Kill Bill is an incredible film which starred Uma Thurman as "The Bride," a former assassin who gets revenge on some of those who tried to kill her family at her wedding.

The soundtrack has incredible 70s music mixed in with techno and scored orchestral music. Even though the artists aren’t contemporary well-known singers, they are fantastic because their music is different. I’m glad I took a chance and actually listened to the soundtrack. After all, I ended up buying it.

When Uma Thurman fights her opponents, kung-fu action gets exciting with the selected music in the film. The melancholy tune played on the pan flute found in the song "The Lonely Shepherd" captures the pain Uma Thurman carries. The audience can connect to Uma Thurman because they know that she has suffered and wants revenge.

Writer/director Quentin Tarantino is known for creating films in a 70s style, and his music, which has a lot of remixed funk, like "Run Fay Fun" and "Crane-White Lightning" reflects his passion for that era.

One of the best songs on the soundtrack is "Green Hornet," an amazing mix of drums and hornet effects. You first hear it when Uma Thurman and "Oren Ishii" (Lucy Liu) arrive at the same restaurant where they fight. If you’re a film freak who enjoys bloody betrayal in a well-done psychotic film, which is followed by awesome music, the Kill Bill: Volume 1 soundtrack is right for you.

Rage Against the Machine: Live at The Grand Olympic Auditorium
By César Delgado, 17, Foshay Learning Center

Rage Against the Machine‘s final album and DVD Live at The Grand Olympic Auditorium (right here in Los Angeles at the corner of Grand and 17th Street) was recorded during their final two concerts and contain songs that span through their entire politically charged careers.
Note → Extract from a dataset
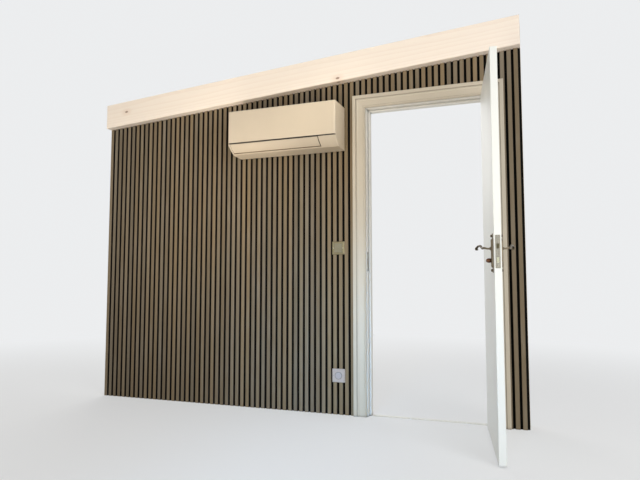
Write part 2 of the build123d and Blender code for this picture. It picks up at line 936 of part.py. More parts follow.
def make_ac_housing():
    """The moulded housing, with its outlet, intake well, filter bays and the cover's ears."""
    ledge_front = chin_high.Y + ac_nose_flat
    ledge_top = ac_slot - ac_ledge_gap
    outline = [
        Line((0, ac_back, ac_bottom), chin_low),
        ThreePointArc(chin_low, chin_at(chin_length / 2, 0), chin_high),
        Line(chin_high, (0, ledge_front, chin_high.Z)),
        Line((0, ledge_front, chin_high.Z), (0, ledge_front, ledge_top)),
        Line((0, ledge_front, ledge_top), (0, ac_body_front, ledge_top)),
        Line((0, ac_body_front, ledge_top), (0, ac_body_front, ac_top)),
        Line((0, ac_body_front, ac_top), (0, ac_back, ac_top)),
        Line((0, ac_back, ac_top), (0, ac_back, ac_bottom)),
    ]
    housing = run_x(make_face(outline), ac_left, ac_right)
    ends = housing.edges().filter_by(GeomType.CIRCLE)
    housing = fillet(ends, ac_chin_edge)
    housing &= rounded_plan(ac_front, ac_back, ac_bottom - overcut, ac_top + overcut)
    housing -= outlet_run(-overcut, flap_left, flap_right)
    pin_reach = ac_flap_pin_length + ac_flap_gap
    housing -= rod_x(
        flap_pivot.Y,
        flap_pivot.Z,
        flap_left - pin_reach,
        flap_right + pin_reach,
        ac_pin_radius + ac_pin_clearance,
    )
    housing -= block(
        ac_left + ac_grille_margin,
        ac_right - ac_grille_margin,
        ac_body_front + ac_grille_margin,
        ac_back - ac_grille_margin,
        ac_top - ac_grille_depth,
        ac_top + overcut,
    )
    for x0, x1 in filter_bays(0):
        housing -= filter_block(x0, x1, ac_body_front - overcut, ac_body_front + ac_filter_recess, 0)
    for x in cover_ears():
        housing += block(
            x - ac_ear_width / 2,
            x + ac_ear_width / 2,
            cover_pivot_y,
            ac_body_front,
            cover_pivot_z - ac_ear_radius,
            cover_pivot_z + ac_ear_radius,
        )
        housing += rod_x(
            cover_pivot_y,
            cover_pivot_z,
            x - ac_ear_width / 2,
            x + ac_ear_width / 2,
            ac_ear_radius,
        )
        housing += rod_x(
            cover_pivot_y,
            cover_pivot_z,
            x - ac_ear_width / 2 - ac_ear_pin_length,
            x + ac_ear_width / 2 + ac_ear_pin_length,
            ac_ear_pin_radius,
        )
    return housing


def make_ac_filters():
    """Two dust filters that stand in the housing's front, each a thin field in a raised rim."""
    filters = []
    y1 = ac_body_front + ac_filter_recess
    y0 = y1 - ac_filter_thickness
    inner = ac_filter_clearance + ac_filter_rim
    outer_bays = filter_bays(ac_filter_clearance)
    for (x0, x1), (field0, field1) in zip(outer_bays, filter_bays(inner)):
        frame = filter_block(x0, x1, y0, y1, ac_filter_clearance)
        frame -= filter_block(field0, field1, y0 - overcut, y0 + ac_filter_field_depth, inner)
        filters.append(frame)
    return Compound(children=filters)


def cover_ears():
    """Where along the unit the two ears stand that the cover swings on."""
    return (ac_left + ac_ear_inset, ac_right - ac_ear_inset)


def make_ac_cover():
    """The flat front cover. Its rounded top edge is notched at the back for the housing's ears."""
    bead = ac_cover_thickness / 2
    cover = block(
        ac_left, ac_right, ac_front, ac_front + ac_cover_thickness, ac_slot, cover_pivot_z
    )
    cover += rod_x(cover_pivot_y, cover_pivot_z, ac_left, ac_right, bead)
    cover &= rounded_plan(ac_front, ac_front + 2 * ac_corner, ac_slot, ac_top)
    for x in cover_ears():
        notch = ac_ear_width / 2 + ac_ear_side_gap
        cover -= block(
            x - notch,
            x + notch,
            cover_pivot_y - ac_ear_radius - ac_ear_side_gap,
            ac_body_front,
            cover_pivot_z - bead - ac_ear_side_gap,
            ac_top + overcut,
        )
        hole = notch + ac_ear_pin_length + ac_ear_side_gap
        cover -= rod_x(
            cover_pivot_y, cover_pivot_z, x - hole, x + hole, ac_ear_pin_radius + ac_pin_clearance
        )
    return cover


def make_ac_flap():
    """The louvre: a curved flap with a round bead and two end pins along its lower edge."""
    left = flap_left + ac_flap_gap
    right = flap_right - ac_flap_gap
    band = chin_band(flap_start + flap_bead, flap_end, 0, ac_flap_thickness)
    flap = run_x(band, left, right)
    flap += rod_x(flap_pivot.Y, flap_pivot.Z, left, right, flap_bead)
    reach = ac_flap_pin_length
    flap += rod_x(flap_pivot.Y, flap_pivot.Z, left - reach, right + reach, ac_pin_radius)
    return flap


def make_ac_vanes():
    """Upright vanes across the outlet, set deep enough for the flap to close over them."""
    vanes = []
    step = ac_flap_length / (ac_vane_count + 1)
    half = ac_vane_thickness / 2
    for i in range(1, ac_vane_count + 1):
        x = flap_left + i * step
        vanes.append(outlet_run(vane_front, x - half, x + half))
    return Compound(children=vanes)


def make_ac_grille():
    """The intake grille on top: fine bars from front to back on three long ribs."""
    y0 = ac_body_front + ac_grille_margin
    y1 = ac_back - ac_grille_margin
    x0 = ac_left + ac_grille_margin
    x1 = ac_right - ac_grille_margin
    z0 = ac_top - ac_grille_depth
    half = ac_grille_bar / 2
    ribs = [
        block(x0, x1, y - half, y + half, z0, ac_top)
        for y in (y0 + half, (y0 + y1) / 2, y1 - half)
    ]
    count = round((x1 - x0) / ac_grille_pitch)
    step = (x1 - x0 - ac_grille_bar) / count
    bars = []
    for i in range(count + 1):
        x = x0 + i * step
        bars.append(block(x, x + ac_grille_bar, y0, y1, z0, ac_top))
    return ribs[0] + ribs[1:] + bars


def make_ac_nodes():
    """Indoor unit: wall plate, housing, filters, front cover, louvre, vanes and grille."""
    plate = block(
        ac_left + ac_plate_margin,
        ac_right - ac_plate_margin,
        ac_back,
        slat_front,
        ac_bottom + ac_plate_margin,
        ac_top - ac_plate_margin,
    )
    return {
        "ac_wall_plate": plate,
        "ac_housing": make_ac_housing(),
        "ac_filters": make_ac_filters(),
        "ac_front_cover": make_ac_cover(),
        "ac_louvre": make_ac_flap(),
        "ac_vanes": make_ac_vanes(),
        "ac_intake_grille": make_ac_grille(),
    }


outlet_x = trim_outer_left - outlet_from_trim
outlet_face = slat_front - outlet_thickness


def outlet_plate(z):
    """A square cover plate with a broad bevel round its edge, screwed over the slats."""
    back = Plane(origin=(outlet_x, slat_front, z), x_dir=(1, 0, 0), z_dir=(0, -1, 0))
    inner = outlet_size - 2 * outlet_bevel
    rim = RectangleRounded(outlet_size, outlet_size, outlet_corner)
    field = RectangleRounded(inner, inner, outlet_corner / 2)
    plate = extrude(back * rim, amount=outlet_edge_thickness)
    bevel = [back.offset(outlet_edge_thickness) * rim, back.offset(outlet_thickness) * field]
    return plate + loft(bevel, ruled=True)


def make_socket():
    """The socket's cover plate, with the low round disc on its face."""
    front = outlet_face - socket_disc_proud
    return outlet_plate(socket_height) + rod_y(
        outlet_x, socket_height, front, outlet_face, socket_disc_radius
    )


def make_electrics():
    """Light switch with its rocker, and the socket outlet near the floor."""
    x = outlet_x
    w = rocker_width / 2
    h = rocker_height / 2
    c = rocker_clearance
    face = outlet_face
    pivot_depth = face + rocker_pivot_depth
    reach = w + rocker_pin_length
    switch = outlet_plate(switch_height)
    switch -= block(
        x - w - c,
        x + w + c,
        face - overcut,
        face + rocker_pocket_depth,
        switch_height - h - c,
        switch_height + h + c,
    )
    switch -= rod_x(
        pivot_depth,
        switch_height,
        x - reach - c,
        x + reach + c,
        rocker_pin_radius + rocker_pin_clearance,
    )
    dip = h * math.tan(math.radians(rocker_tilt))
    rocker = prism_yz(
        [
            (face + rocker_body_depth, -h),
            (face - rocker_proud, -h),
            (face - rocker_proud + dip, 0),
            (face - rocker_proud, h),
            (face + rocker_body_depth, h),
        ],
        x - w,
        x + w,
    )
    rocker += rod_x(pivot_depth, 0, x - reach, x + reach, rocker_pin_radius)
    rocker = Pos(0, pivot_depth, 0) * Rot(-rocker_tilt, 0, 0) * Pos(0, -pivot_depth, 0) * rocker
    return {
        "switch_plate": switch,
        "switch_rocker": Pos(0, 0, switch_height) * rocker,
        "socket_plate": make_socket(),
    }


def make_all():
    """Every node's name with its shape."""
    nodes = {}
    for made in (
        make_frame(),
        make_boards(),
        make_panelling(),
        make_rafter(),
        make_lining(),
        make_strike(),
        make_trim(),
        make_hinges(),
        make_leaf(),
        make_lock(),
        make_handles(),
        make_ac_nodes(),
        make_electrics(),
    ):
        nodes.update(made)
    return nodes


os.makedirs("parts", exist_ok=True)
for name, shape in make_all().items():
    export_step(shape, "parts/" + name + ".step")
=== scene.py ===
# %% [markdown]
# # The slatted end wall of a holiday lodge
# The wall, its doorway and everything screwed to it arrive as plain solids, already in place
# and already jointed. This lesson dresses them: it gives each surface its finish, grows the
# pieces that repeat, such as slats, boards and screws, with Geometry Nodes, and models the few
# forms that are too fine for the solids. Nothing here moves or resizes a solid.

# %% Load the solids
import json
import math
import bmesh
import bpy
from mathutils import Matrix, Vector


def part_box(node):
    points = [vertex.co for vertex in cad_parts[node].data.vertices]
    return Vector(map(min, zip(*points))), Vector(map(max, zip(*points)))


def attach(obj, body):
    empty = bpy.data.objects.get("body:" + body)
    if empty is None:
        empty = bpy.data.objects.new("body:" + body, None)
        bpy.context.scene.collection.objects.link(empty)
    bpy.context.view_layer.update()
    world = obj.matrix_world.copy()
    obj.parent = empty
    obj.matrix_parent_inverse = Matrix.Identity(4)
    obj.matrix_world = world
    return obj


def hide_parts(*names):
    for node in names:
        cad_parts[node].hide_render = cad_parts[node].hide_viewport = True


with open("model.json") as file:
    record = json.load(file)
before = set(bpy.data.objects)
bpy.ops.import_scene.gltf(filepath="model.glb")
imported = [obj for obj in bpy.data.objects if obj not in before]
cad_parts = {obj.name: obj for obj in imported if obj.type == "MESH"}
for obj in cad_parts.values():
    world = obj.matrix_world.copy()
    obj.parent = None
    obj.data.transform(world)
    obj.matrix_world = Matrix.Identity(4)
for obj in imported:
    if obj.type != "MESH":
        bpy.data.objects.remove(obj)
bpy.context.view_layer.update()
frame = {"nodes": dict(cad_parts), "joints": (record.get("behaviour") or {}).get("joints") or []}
nodes = frame["nodes"]
joints = {joint["name"]: joint for joint in frame["joints"]}
print("solids:", len(nodes), "joints:", len(joints))

# %% [markdown]
# ## Where the camera stands
# The photograph was taken from low down in the room, a little to the right of the open door.
# The camera stands on that same spot. It is only turned towards the wall and given a longer
# lens, so the whole piece fills the frame, and every line keeps the photograph's perspective.

# %% Camera
camera_place = (2.064, -3.663, 0.840)
camera_turn = math.radians(20.4)
camera_tilt = math.radians(4.4)
sensor_width = 36.0
frame_width = 640
focal_pixels = 575


def add_object(name, data):
    """A new object, linked into the scene."""
    thing = bpy.data.objects.new(name, data)
    bpy.context.scene.collection.objects.link(thing)
    return thing


camera_data = bpy.data.cameras.new("room_camera")
camera_data.sensor_fit = "HORIZONTAL"
camera_data.sensor_width = sensor_width
camera_data.lens = focal_pixels / frame_width * sensor_width
camera = add_object("room_camera", camera_data)
camera.location = camera_place
camera.rotation_euler = (math.pi / 2 + camera_tilt, 0, camera_turn)
bpy.context.scene.camera = camera
print("lens:", round(camera_data.lens, 1), "mm")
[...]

The album contains some of my favorite songs from each of their four records. For instance there’s "Killing in the Name" that deals with conformity off Rage’s self-titled debut. "People of the Sun" concerning Mexican struggles from Evil Empire; "Clam like a Bomb" regarding the limits most people can be pushed to from The Battle of Los Angeles and the remade song "How I could just kill a Man’" off their most recent album Renegades.

These are 16 electrifying tracks that are sure to make you feel the raw emotion poured out during the concert. The quality of the live performance is as good if not better than the studio versions; songs are elongated due to the bands side comments and exuberant fans.
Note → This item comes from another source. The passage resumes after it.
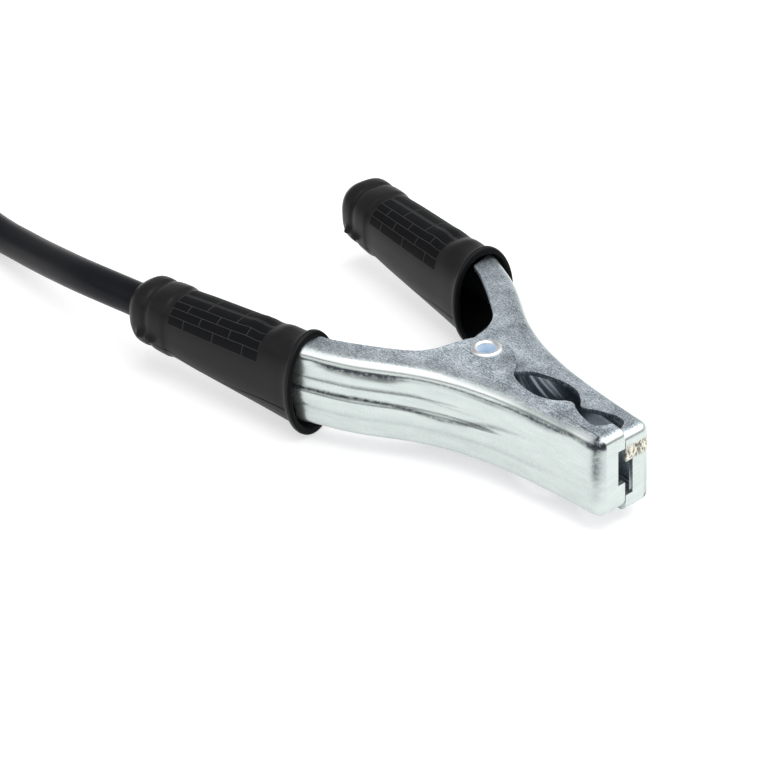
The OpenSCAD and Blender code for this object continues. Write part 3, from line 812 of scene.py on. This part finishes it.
def grip_rings():
    """Rings of (distance behind the guard's face, half width, half height, centre height, squareness)."""
    guard_z, guard_a, guard_b = 18.8, 11.7, 18.8
    square = BODY_SQUARENESS
    # the inside, from the back of the cavity to the guard's face
    rings = [(54, 6, 8, BODY_Z, square), (46, 7.9, 10.4, BODY_Z, square), (24, 8, 12.4, BODY_Z, square),
             (6, 8.2, 13.9, BODY_Z, square), (3.4, 8.5, 14.9, 19.3, square), (1.2, 9.1, 15.4, 19.3, 0.8),
             (0.5, 9.4, 15.8, 19.2, 0.85), (0.12, 9.75, 16.2, 19.2, 0.9), (0.0, 10.1, 16.7, 19.0, 0.95)]
    # the guard's rounded edge
    for degrees in GUARD_ROLL:
        a = math.radians(degrees)
        rings.append((1.4 - 1.4 * math.cos(a), guard_a - 0.9 + 0.9 * math.sin(a),
                      guard_b - 0.9 + 0.9 * math.sin(a), guard_z, 1.0))
    # the outside, and the cable's hole at the rear
    rings += [(3.0, 10.4, 16.9, 19.0, 0.9), (3.6, 10.05, 16.1, BODY_Z, 0.8)]
    rings += [(x, a, b, BODY_Z, square) for x, a, b in smooth(BODY, 6) if x > 4.2]
    rings += [(GRIP_LEN, 7.4, 8.4, 19.3, 0.8), (GRIP_LEN, 6.4, 6.8, 19.6, 0.9),
              (GRIP_LEN - 0.4, CABLE_HOLE_R, CABLE_HOLE_R, GRIP_Z, 1.0),
              (60, CABLE_HOLE_R, CABLE_HOLE_R, GRIP_Z, 1.0)]
    return rings


def make_grip(name, node, body, side):
    """A rubber grip; side is -1 for the cable lever's and 1 for the free lever's."""
    sides = 144
    rings = grip_rings()
    verts, faces, uvs = [], [], []
    for x, a, b, z, power in rings:
        for k in range(sides):
            t = 2 * math.pi * k / sides
            c, s = math.cos(t), math.sin(t)
            y = a * math.copysign(abs(c) ** power, c)
            h = b * math.copysign(abs(s) ** power, s)
            # soft waves in the top of the rubber
            if s > 0 and 8 < x < 60:
                h += s ** 3 * (0.5 * float(bump(x, 12, 2.6)) - 0.5 * float(bump(x, 17.5, 2.4))
                               + 0.45 * float(bump(x, 22.5, 2.4)))
            # the flap that the mould's gate leaves low on the rear ring
            if 58 < x < 70 and a > CABLE_R + 1:
                turned = math.degrees(t) - FLAP_TURN[side]
                flap = 1.6 * float(step(60.5, 61.5, x) * (1 - step(67.5, 69, x)) * bump(turned, 0, 5))
                y -= side * flap
                h -= 0.4 * flap
            verts.append((-x, y, z + h))
            uvs.append((x, math.degrees(math.atan2(s, abs(c)))))
    for i in range(len(rings) - 1):
        for k in range(sides):
            m = (k + 1) % sides
            a, b = i * sides, (i + 1) * sides
            faces.append((a + k, b + k, b + m, a + m))
    obj = mesh_object(name, verts, faces, rubber, 50)
    layer = obj.data.uv_layers.new(name="around")
    for loop in obj.data.loops:
        layer.data[loop.index].uv = uvs[loop.vertex_index]
    place = (Matrix.Translation((PIVOT[0] * MM, 0, 0)) @ Matrix.Diagonal((1, side, 1, 1))
             @ Matrix.Translation((GRIP_FRONT[0] * MM, GRIP_FRONT[1] * MM, 0))
             @ Matrix.Rotation(-GRIP_ANGLE, 4, "Z") @ Matrix.Diagonal((MM, MM, MM, 1)))
    obj.data.transform(place)
    if side < 0:
        obj.data.flip_normals()
    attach(obj, body)
    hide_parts(node)


make_grip("grip_skin_cable", "cable_grip", CABLE_SIDE, -1)
make_grip("grip_skin_free", "free_grip", FREE_SIDE, 1)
The band’s music has always been subversive, going against mainstream rhythms and typical lyrical agendas found in everyday bands. The name Rage Against the Machine says it all; I mean you wouldn’t expect them to sing about the heart break hotels or pimps and their mistreatment towards women. You expect them to sing about unjustly acts and brutality around the world. Both elements, political and musical, work together to escape into a uniquely captivating sound that ensures their reputation for intensity.

This album is for those who believed that the rock n’ roll scene didn’t have anything more to offer, brace yourselves because Rage Against the Machine’s live compilation has arrived and is chock-full of thought provoking concepts to wrap your mind around.